ENTRY RULES Readers, leave your email address (name [at] domainname [dot] com) along with your answer to the question for your chance to win a free autographed copy of the book featured above. If you do not answer the question, and your email address isn't provided, you will not be entered.

This week, the drawing is open to US/Canada residents only.


Kat said...

Thank you for such an informational post. As for my answer, I expect everything surrounding the character's personal story to be true and verifiable. I love history and love learning new information regarding the setting. I find myself looking things up to learn more after reading the story. If the history is imagined I can no longer trust the author and usually pass up future readings of their work.

I would love to read this story as I'm weak in my knowledge do India and I can tell it will lead my own a long path of delightful research of India's history.

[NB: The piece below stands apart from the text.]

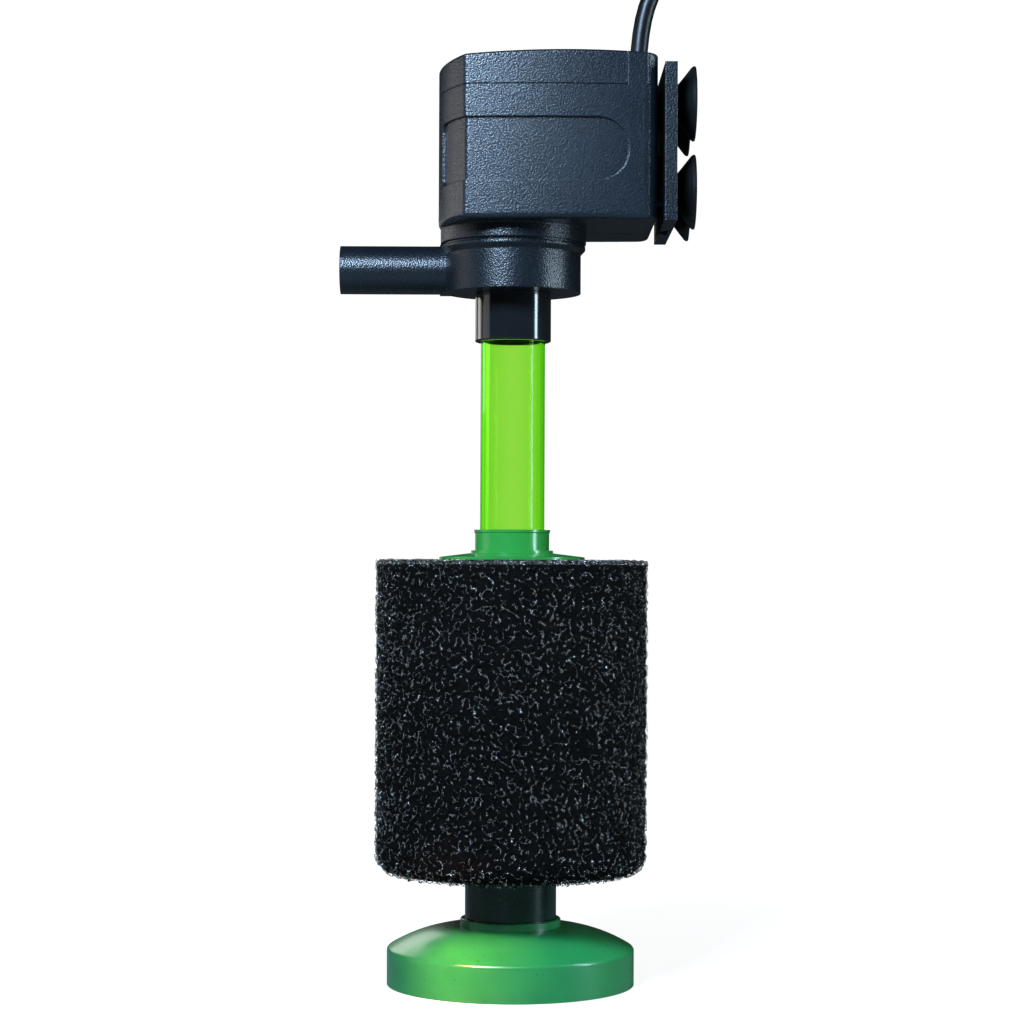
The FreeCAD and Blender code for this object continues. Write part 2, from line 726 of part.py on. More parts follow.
def impeller():
    low = dim("volute_bottom") + 4.4
    top = dim("magnet_bottom") - 0.05
    hub = cylinder("impeller_hub", 4.2, top - low, z=low)
    plate = cylinder("impeller_plate", 9.0, 1.4, z=top - 5.4)
    blades = []
    for i in range(6):
        blade = doc.addObject("Part::Box", f"blade{i}")
        bind(blade, Length=dim("impeller_radius"), Width=1.2, Height=top - 4.6 - low)
        blade.Placement = FreeCAD.Placement(FreeCAD.Vector(), FreeCAD.Rotation(60 * i, 0, 0))
        place(blade, 0, 0, low)
        blades.append(blade)
    hole = cylinder("impeller_hole", dim("shaft_radius") + 0.06, 60, z=220)
    return node("impeller", cut("impeller_solid", fuse("impeller_blank", hub, plate, *blades), hole))


# ---- bracket -----------------------------------------------------------------------------------------


def bracket_plate():
    left = dim("plate_left")
    right = left + dim("plate_thick")
    half = dim("plate_half")
    plate = box("plate_blank", (left, -half, dim("plate_bottom")), (right, half, dim("plate_top")))
    top = dim("rail_top") + 0.1
    throat = box("plate_throat", (left - 1, -4.1, dim("plate_bottom") - 1), (left + 1.65, 4.1, top))
    slot = box("plate_slot", (left + 1.5, -6.1, dim("plate_bottom") - 1), (left + 2.9, 6.1, top))
    holes = [cylinder(f"cup_hole{i}", 2.95, 20, left - 5, y, z, "X")
             for i, (y, z) in enumerate(cup_places())]
    return node("bracket_plate", cut("bracket_plate_solid", plate, throat, slot, *holes))


def cup_places():
    """Where the four cups sit on the plate."""
    side = dim("cup_side")
    return [(y, z) for z in (dim("cup_low"), dim("cup_high")) for y in (-side, side)]


def suction_cups():
    left = dim("plate_left")
    face = left + dim("plate_thick") + 0.02
    rim = dim("cup_rim_at")
    for number, (y, z) in enumerate(cup_places(), start=1):
        body = new_body(f"cup_body{number}")
        sketch = draw(body, "XY_Plane", [
            (left - 1.2, 0), (rim - 3.9, 0), (rim - 3.9, 1.2), Bend(16.0, -1),
            (rim - 0.2, dim("cup_radius") - 0.9), (rim, dim("cup_radius") - 0.1),
            (rim - 0.6, dim("cup_radius")), (rim - 1.3, dim("cup_radius") - 0.5), (face + 1.3, 6.6),
            (face, 5.6), (face, 2.9), (left - 0.05, 2.9), (left - 0.05, 4.4), (left - 1.2, 4.0)])
        turn = body.newObject("PartDesign::Revolution", f"cup_turn{number}")
        turn.Profile = sketch
        turn.ReferenceAxis = (sketch, ["H_Axis"])
        turn.Angle = 360
        place(body, 0, y, z)
        node(f"suction_cup_{number}", body)


# ---- power cord --------------------------------------------------------------------------------------


def cord_route():
    """The hanging stretch of the cord, from the gland to the coil on the floor."""
    floor = DIMENSIONS["floor_gap"] + DIMENSIONS["cord_radius"]
    coil_side = DIMENSIONS["coil_at_x"] - DIMENSIONS["coil_mean"] - DIMENSIONS["cord_radius"]
    coil_y = DIMENSIONS["coil_at_y"]
    x, y = DIMENSIONS["cord_at_x"], DIMENSIONS["cord_at_y"]
    start = DIMENSIONS["cord_start"]
    return [
        (x, y, start), (x, y, start + 20), (48.6, -20, 335.3), (70, -20.5, 358),
        (101, -21.5, 371.5), (134, -23, 370), (163, -25, 354), (181.5, -27, 327),
        (188.5, -29, 285), (189.5, -31, 226), (186.5, -33.5, 163), (183.5, -36.2, 108),
        (182, -38.4, 62), (coil_side, coil_y - 44.5, floor + 27.3),
        (coil_side, coil_y - 34.5, floor + 10), (coil_side, coil_y - 17.2, floor),
        (coil_side, coil_y, floor),
    ]


def tube_along(points, radius, label):
    """A round tube along straight runs joined by tangent arcs, as large as the runs allow."""
    corners = [FreeCAD.Vector(*p) for p in points]
    edges = []
    here = corners[0]
    radii = []
    for before, corner, after in zip(corners, corners[1:], corners[2:]):
        back = (before - corner)
        ahead = (after - corner)
        turn = math.pi - back.getAngle(ahead)
        shorter = min(back.Length, ahead.Length)
        bend = 0.45 * shorter / math.tan(turn / 2)
        back.normalize()
        ahead.normalize()
        first = corner + back * (0.45 * shorter)
        last = corner + ahead * (0.45 * shorter)
        middle_way = back + ahead
        middle_way.normalize()
        middle = corner + middle_way * (bend / math.cos(turn / 2) - bend)
        edges.append(Part.LineSegment(here, first).toShape())
        edges.append(Part.Arc(first, middle, last).toShape())
        here = last
        radii.append(round(bend, 1))
    edges.append(Part.LineSegment(here, corners[-1]).toShape())
    path = Part.Wire(edges)
    section = Part.Wire([Part.Circle(corners[0], corners[1] - corners[0], radius).toShape()])
    solid = path.makePipeShell([section], True, False)
    expected = math.pi * radius ** 2 * path.Length
    print(label, "bend radii", radii, "length", round(path.Length, 1), "volume ratio",
          round(solid.Volume / expected, 4))
    return solid


def tube_feature(label, points):
    obj = doc.addObject("Part::Feature", f"{label}_tube")
    obj.Shape = tube_along(points, DIMENSIONS["cord_radius"], label)
    return node(label, obj)


def cord_coil():
    """The outer shape of five turns: two layers of two turns with one turn nested on top."""
    mean = dim("coil_mean")
    half = dim("cord_radius") * 2
    low = dim("floor_gap")
    body = new_body("cord_coil_body")
    sketch = draw(body, "XZ_Plane", [
        (mean - half, low + 1.2), (mean - half + 1.2, low), (mean + half - 1.2, low),
        (mean + half, low + 1.2), (mean + half, low + half * 2 - 1.2),
        (mean + half / 2, low + dim("coil_stack")), (mean - half / 2, low + dim("coil_stack")),
        (mean - half, low + half * 2 - 1.2)])
    turn = body.newObject("PartDesign::Revolution", "cord_coil_turn")
    turn.Profile = sketch
    turn.ReferenceAxis = (sketch, ["V_Axis"])
    turn.Angle = 360
    place(body, dim("coil_at_x"), dim("coil_at_y"), 0)
    return node("cord_coil", body)


def coil_tie():
    """A flat tie drawn tight round the coil, at its front."""
    half = dim("cord_radius") * 2
    x = dim("coil_at_x")
    y = dim("coil_at_y") - dim("coil_mean")
    low = dim("floor_gap")
    top = low + dim("coil_stack")
    thick = dim("tie_thick")
    wide = dim("tie_half_width")
    outer = box("tie_outer", (x - wide, y - half - thick, low), (x + wide, y + half + thick, top + thick))
    inner = box("tie_inner", (x - 2 * wide.value, y - half, low + thick),
                (x + 2 * wide.value, y + half, top))
    return node("coil_tie", cut("coil_tie_solid", outer, inner))


# ---- plug --------------------------------------------------------------------------------------------


def plug_tail(x, y, z):
    """The ribbed strain relief, from the plug's back to the cord."""
    length = dim("tail_length")
    outline = [(0, -2), (5.6, -2)]
    for rib in range(3):
        low = length * (rib / 3)
        outline += [(5.6 - 0.6 * rib, low), (5.5 - 0.6 * rib, low + 2.0)]
        outline += [(4.5 - 0.4 * rib, low + 2.1), (4.5 - 0.4 * rib, low + 2.9)]
    outline += [(3.3, length), (0, length)]
    tail = revolved("plug_tail", outline)
    tail.Placement = FreeCAD.Placement(FreeCAD.Vector(), FreeCAD.Rotation(FreeCAD.Vector(1, 0, 0), -90))
    place(tail, x, y, z)
    return tail


def plug():
    """A flat two-pin plug that lies on the coil, pins towards the front."""
    x = dim("coil_at_x") + dim("plug_offset")
    back = dim("coil_at_y") - dim("tail_length")
    face = back - dim("plug_length")
    shoulder = face + dim("plug_shoulder")
    low = dim("floor_gap") + dim("coil_stack")
    z = low + dim("plug_height") / 2
    half = dim("plug_half_width")
    neck = dim("plug_neck")
    block = new_body("plug_block")
    sketch = draw(block, "XY_Plane", [
        (x - half, face), (x + half, face), (x + half, shoulder), (x + neck, back), (x - neck, back),
        (x - half, shoulder)], offset=low)
    padded(block, sketch, dim("plug_height"))
    fillet(block, 1.8, lambda edge: edge.BoundBox.YMax > face.value + 0.1)
    whole = fuse("plug_blank", block, plug_tail(x, back, z))
    holes = []
    for name, side in (("left", -dim("pin_side")), ("right", dim("pin_side"))):
        radius = dim("pin_radius")
        length = dim("pin_length")
        pin = revolved(f"pin_{name}", [
            (0, -dim("pin_root")), (radius, -dim("pin_root")), (radius, length - 1.2),
            Bend(1.2, 1), (radius - 1.2, length), (0, length)])
        pin.Placement = FreeCAD.Placement(
            FreeCAD.Vector(), FreeCAD.Rotation(FreeCAD.Vector(1, 0, 0), 90))
        place(pin, x + side, face, z)
        node(f"plug_pin_{name}", pin)
        holes.append(cylinder(f"pin_{name}_hole", radius + 0.02, dim("pin_root") + 1, x + side,
                              face - 1, z, "Y"))
    node("plug_body", cut("plug_body_solid", whole, *holes))


# ---- the assembly ------------------------------------------------------------------------------------

base_disc()
ballast_ring()
base_plate()
core_tube()
sponge()
top_flange()
extension_tube()
inlet_sleeve()
volute_cover()
lower_bush()
pump_housing()
top_cover()
cable_gland()
stator_core()
coil_former("front", -1)
coil_former("back", 1)
potting()
upper_bush()
volute_seal()
shaft()
rotor_magnet()
impeller()
bracket_plate()
suction_cups()
tube_feature("power_cord", cord_route())
cord_coil()
coil_tie()
plug()

doc.recompute()
faults = [f"{o.Name} {o.State}" for o in doc.Objects if {"Invalid", "Error"} & set(o.State)]
for label, obj in NODES.items():
    shape = obj.Shape
    if shape.isNull() or not shape.isValid():
        faults.append(f"{label} has no valid shape")
    elif len(shape.Solids) != 1:
        faults.append(f"{label} has {len(shape.Solids)} solids")
if faults:
    raise SystemExit("\n".join(faults))

os.makedirs("parts", exist_ok=True)
for label, obj in NODES.items():
    obj.Shape.exportStep(f"parts/{label}.step")
    print(label, round(obj.Shape.Volume, 1), obj.Shape.BoundBox)
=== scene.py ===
import math

import bpy
import numpy as np
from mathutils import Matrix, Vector, noise
from mathutils.kdtree import KDTree


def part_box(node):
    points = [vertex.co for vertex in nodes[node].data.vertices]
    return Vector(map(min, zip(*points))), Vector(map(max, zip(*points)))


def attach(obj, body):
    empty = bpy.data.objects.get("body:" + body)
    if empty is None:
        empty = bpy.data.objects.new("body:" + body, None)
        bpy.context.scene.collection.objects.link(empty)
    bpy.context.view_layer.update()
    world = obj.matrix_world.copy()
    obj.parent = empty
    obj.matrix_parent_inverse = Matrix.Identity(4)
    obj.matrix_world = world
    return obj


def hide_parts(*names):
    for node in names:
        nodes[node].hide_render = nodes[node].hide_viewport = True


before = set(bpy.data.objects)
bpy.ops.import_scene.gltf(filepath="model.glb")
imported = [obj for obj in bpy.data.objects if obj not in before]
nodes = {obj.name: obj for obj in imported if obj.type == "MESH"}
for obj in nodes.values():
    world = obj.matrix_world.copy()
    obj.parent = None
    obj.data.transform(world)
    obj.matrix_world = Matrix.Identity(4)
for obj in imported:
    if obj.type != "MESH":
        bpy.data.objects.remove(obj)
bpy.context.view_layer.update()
MM = 0.001


# ---- camera, floor and light ---------------------------------------------------------------------------

CAMERA_HEIGHT = 0.1418
CAMERA_AWAY = 0.835
CAMERA_ROLL = -0.25
SENSOR_WIDTH = 36.0
LENS = 87.5
LENS_SHIFT = 0.046875
CLIP_START = 0.05
CLIP_END = 20.0

KEY_BLUE = (0.50, 0.72, 1.0)
STRIP_BLUE = (0.62, 0.82, 1.0)
FILL_WARM = (1.0, 0.97, 0.90)
END_WARM = (1.0, 0.97, 0.92)
BACK_WARM = (1.0, 1.0, 0.94)
TUBE_AMBER = (1.0, 0.36, 0.07)

FLOOR_HALF = 4.0
FLOOR_DROP = 0.2 * MM
FLOOR_GREY = (0.2, 0.2, 0.19, 1)
GLOW_FROM = 0.08
GLOW_TO = 0.45
# The glow near the object is lower than far out: a painted shade around it.
GLOW_NEAR_PAINTED_SHADE = 0.9
GLOW_FAR = 1.0
WORLD_AS_LIGHT = 0.02
WORLD_TO_THE_EYE = 1.05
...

My email address is kaw5931ataoldotcom

Kaystrom said...

Thanks, Kat. Learning about new places and times is the real fun of historical fiction, isn't it? After you read "The Hope of Shriduls," I'd love to hear what you think.

Martha A. said...

If it is historical fiction, I want the history to be true! I find that if it is not, I don't want to read it! martha(at)lclink(dot)com

Tiffany Amber Stockton said...

I agree with Kat and Martha. The portrayal of actual history needs to be true, though the experiences of the characters can be imagined. Historical fiction should be accurate in description of clothing, setting, and real events. As much as actual history is involved, that should be written accurately, but beyond that, the story can flow as it will.

What makes good historical fiction fun is learning a bit about actual history while made-up characters operate in and around the actual events or settings.